The database is connected to a CRM and the CRM users call many queries through the CRM interface on the various tables in their day to day work. I was made aware of the issue when user of the CRM reported slow running reports.
I’ve spent several weeks troubleshooting this looking at server issues, CRM code issues, Microsoft application issues… literally everything I could think of. Then I checked the size of the primary table that was being reported on, this table I found to have 540 columns (I didn’t create this took it over). I thought that was quite a lot, so I setup a test system so that I could run a few tests, I randomly thought cut the table columns down by approx. 25%, I randomly selected the columns and deleted them, then tested the reports and they started running better! I thought great, I have a potential cause of the problem at least. I naively thought too many columns. More research has lead me to understand this is not the cause but part of it to a degree. I went back to the DB owner and said we need to scale back the columns, many are redundant anyway so a good time to do a clean-up. So we found 150 random unused columns and deleted them. I ran some test reports, the reports were still very slow, my potential solution didn’t work! I then deleted more columns, ran the reports, they worked again. I then started digging about max sizes of data in SQL 2008 tables and came across this on ibm.com.

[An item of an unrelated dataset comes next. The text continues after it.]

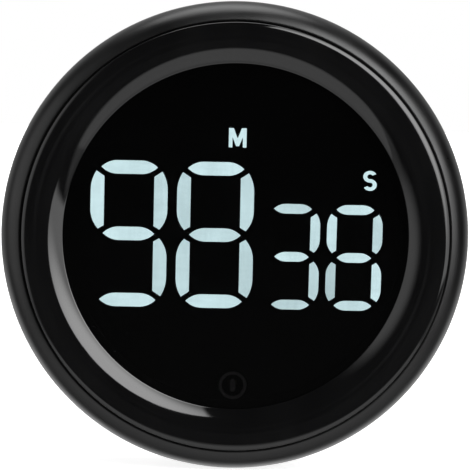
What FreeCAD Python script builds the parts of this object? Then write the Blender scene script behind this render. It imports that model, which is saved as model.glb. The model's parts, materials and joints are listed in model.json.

“You are limited to 8060 bytes of data per row. ”
Reading this I realised, or assumed that when I randomly deleted the fields initially I must of stripped the rows back so that they were under the 8060 bytes limit. I as I say, I’m certainly not a DB admin and just stumbling across things here.
So I’m here for some assistance with this so that I can confirm my suspicions, see if there is anything I can do to be more accurate in diagnosing the issue with some scripts maybe?! And workout a better solution than randomly deleting fields, maybe I can identify what fields are good and bad?!
Any advice would be greatly appreciated.
November 12, 2020 at 2:57 am
Please see the following link...
https://docs.microsoft.com/en-us/sql/t-sql/statements/alter-table-transact-sql?view=sql-server-ver15
... and then search on that page for the words "doesn't reclaim" to answer your questions on why some of your actions made no difference.
--Jeff Moden
Change is inevitable... Change for the better is not.